Intermill urged lawmakers to develop a tax structure that will maintain a reasonable level of revenue growth by tracking growth in the state’s economy.

“While we must identify and eliminate inefficient state and local government services, we need to be careful about being overzealous in cutting state and local spending and thereby undermining the effectiveness of government services and in some cases incurring larger future costs than are necessary,” he said.

Further, AARP believes there is a need for property tax relief, “but not by replacing a regressive tax with a more regressive tax.” AARP supports broadening the sales tax base if sales tax rates are adjusted to make the policy change revenue neutral.

Intermill said exemptions should be limited to business inputs and goods and services that are essential to meeting basic human needs such as the existing sales tax exemption on food, prescription drugs and health care costs.  AARP also supports easing sales tax on home energy expenses.

However, Intermill noted that he hears the greatest concern about residential property taxes from older Nebraskans.  “AARP strongly supports the existing Homestead Exemption.  We support the establishment of a circuit breaker for residential property, as long as the existing Homestead Exemption is retained and taxpayers who are eligible for both are given the choice of which one they use,” he said.

In addition, Intermill said that AARP supports adjusting state taxation of Social Security and pension benefits so that it applies to the income levels that were originally taxed.

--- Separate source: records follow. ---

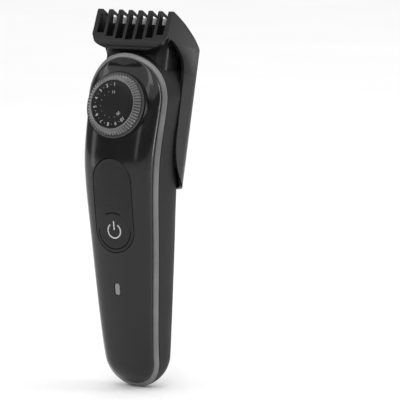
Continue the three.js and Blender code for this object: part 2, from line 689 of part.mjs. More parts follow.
function combPiece() {
  let comb = solid(slabAlongX(combSide(), 60))
    .intersect(sleeve(COMB_HALF_WIDTH, COMB_BACK, COMB_CORNER))
    .intersect(solid(slabAlongY(combFront(COMB_HALF_WIDTH, 20.4), -20, 60)));
  const room = solid(slabAlongX(combRoomSide(), 60))
    .intersect(sleeve(COMB_HALF_WIDTH - COMB_WALL, COMB_BACK - COMB_WALL, COMB_CORNER - COMB_WALL))
    .intersect(solid(slabAlongY(combFront(COMB_HALF_WIDTH - COMB_WALL, HEAD_INNER_HALF_WIDTH), -20, 60)));
  comb = comb.subtract(room).subtract(lipCut());
  const pitch = 2 * HEAD_INNER_HALF_WIDTH / (COMB_FINS + 1);
  for (let i = 0; i <= COMB_FINS; i += 1) {
    const centre = (i - COMB_FINS / 2) * pitch;
    const bottom = SLOT_BOTTOM + 2.8 * (centre / 16) ** 2;
    const half = (pitch - FIN_THICKNESS) / 2;
    comb = comb.subtract(solid(boxBetween([centre - half, -5, bottom], [centre + half, SLOT_BACK, 60])));
  }
  for (const side of [-1, 1]) {
    const [low, high] = side > 0 ? [18, HOOK.tip + GAP] : [-HOOK.tip - GAP, -18];
    comb = comb.subtract(solid(boxBetween(
      [low, HOOK.front - GAP, -60], [high, HOOK.back + GAP, HOOK.high + GAP])));
  }
  addPiece(head, 'comb', comb, GLOSS_BLACK);
}

combPiece();

export default trimmer;
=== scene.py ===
import json
import math

import bmesh
import bpy
from mathutils import Matrix, Vector


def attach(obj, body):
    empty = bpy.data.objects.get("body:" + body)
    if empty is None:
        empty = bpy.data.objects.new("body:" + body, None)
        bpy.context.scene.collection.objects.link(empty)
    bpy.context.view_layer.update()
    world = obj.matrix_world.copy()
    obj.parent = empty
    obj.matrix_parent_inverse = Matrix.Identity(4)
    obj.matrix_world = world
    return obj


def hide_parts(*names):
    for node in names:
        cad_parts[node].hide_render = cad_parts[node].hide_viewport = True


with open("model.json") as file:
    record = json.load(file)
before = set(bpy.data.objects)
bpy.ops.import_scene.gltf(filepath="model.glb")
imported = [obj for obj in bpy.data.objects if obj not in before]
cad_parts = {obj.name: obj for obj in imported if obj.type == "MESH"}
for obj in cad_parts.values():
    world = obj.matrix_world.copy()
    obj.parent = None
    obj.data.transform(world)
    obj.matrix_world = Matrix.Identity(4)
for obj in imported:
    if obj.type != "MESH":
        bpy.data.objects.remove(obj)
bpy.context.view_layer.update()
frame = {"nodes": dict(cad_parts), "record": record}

# All outlines are in millimetres; meshes are made in metres.
MM = 0.001

DEPTH_SHIFT = -11.5
HEAD_TILT = math.radians(14)
HEAD_ORIGIN = Vector((0, -6.4 + DEPTH_SHIFT, 134.5))
HANDLE = Matrix.Translation((0, DEPTH_SHIFT, 0))
HEAD = Matrix.Translation(HEAD_ORIGIN) @ Matrix.Rotation(-HEAD_TILT, 4, "X")

BOTTOM_RADIUS = 14.9
BOTTOM_CENTRE = BOTTOM_RADIUS
TOP_CENTRE = 136.6
TOP_RADIUS = 21.5
WALL = 1.8
PANEL_RIM = 2.3
PANEL_INSET = 2.0
FRONT_POWER = 2.2
REAR_POWER = 4

# Depths along the handle: (height, depth).
PARTING_LINE = [(0, 11), (6, 9), (14, 7), (23, 5.5), (41, 3.6), (66, 1.5), (93, -1.1), (104, -1.4),
                (114, -0.6), (134, 3.6), (147, 4.9), (154, 4.2), (159, 1.9)]
FRONT_CROWN = [(0, 8.1), (5, 3.6), (14, 0.4), (26, -2.7), (49, -6.2), (77, -9.1), (95, -11.2),
               (108, -12.1), (120, -10.3), (134, -6.5), (147, -3.2), (154, -0.9), (159, -0.9)]
BACK_LINE = [(0, 16), (6, 20), (14, 22.3), (23, 22.8), (57, 22.8), (94, 22.9), (104, 24.4),
             (116, 27.3), (130, 30.9), (142, 33.4), (150, 32.6), (159, 26)]

BUTTON_HEIGHT = 76.6
BUTTON_RADIUS = 8.4
PAD_HALF_WIDTH = 10.3
PAD_TOP = 100.2
LIGHT_HEIGHT = 48.9
LIGHT_HALF_WIDTH = 1.4
LIGHT_REACH = 1.6
SEAM = 0.15
DISH_RADIUS = 8.0
DISH_DEPTH = 0.55


# ---------- mesh tools ----------
def mesh_object(name, points, faces, place=Matrix.Identity(4)):
    """A new object from millimetre points, welded, with its normals outward."""
    mesh = bpy.data.meshes.new(name)
    mesh.from_pydata([tuple((place @ Vector(p)) * MM) for p in points], [], faces)
    work = bmesh.new()
    work.from_mesh(mesh)
    bmesh.ops.remove_doubles(work, verts=work.verts, dist=0.002 * MM)
    bmesh.ops.dissolve_degenerate(work, edges=work.edges, dist=0.002 * MM)
    bmesh.ops.recalc_face_normals(work, faces=work.faces)
    work.to_mesh(mesh)
    work.free()
    obj = bpy.data.objects.new(name, mesh)
    bpy.context.scene.collection.objects.link(obj)
    return obj


def apply_modifiers(obj):
    """Bakes an object's modifiers into its own mesh."""
    bpy.context.view_layer.update()
    evaluated = obj.evaluated_get(bpy.context.evaluated_depsgraph_get())
    mesh = bpy.data.meshes.new_from_object(evaluated)
    obj.modifiers.clear()
    obj.data = mesh
    return obj


def combine(base, tool, operation="DIFFERENCE"):
    """Cuts, joins or intersects base with tool, then removes tool."""
    modifier = base.modifiers.new("combine", "BOOLEAN")
    modifier.operation = operation
    modifier.solver = "EXACT"
    modifier.object = tool
    apply_modifiers(base)
    bpy.data.objects.remove(tool)
    return base


def smooth(obj, angle=30):
    """Smooth shading, with edges sharper than the angle kept crisp."""
    for polygon in obj.data.polygons:
        polygon.use_smooth = True
    obj.data.set_sharp_from_angle(angle=math.radians(angle))
    return obj


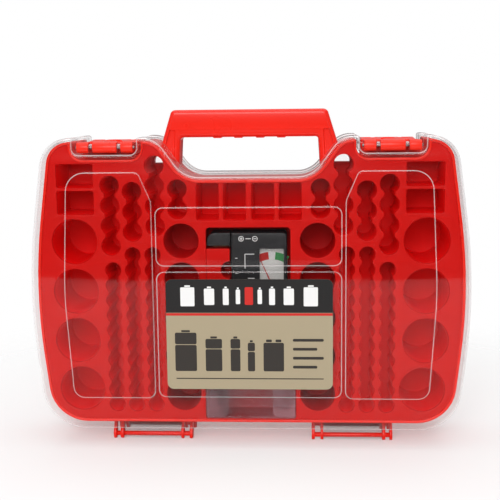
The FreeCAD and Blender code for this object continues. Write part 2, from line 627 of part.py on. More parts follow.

“The federal government established taxation of Social Security benefits for people above a certain income level, but it didn’t include an inflation adjustment.  So every year more people with lower incomes have a portion of their benefits taxed,” he said.  “We support the option that the committee included to exempt Social Security benefits from income taxation for married couples with incomes below $62,000 and single persons with incomes below $57,000.”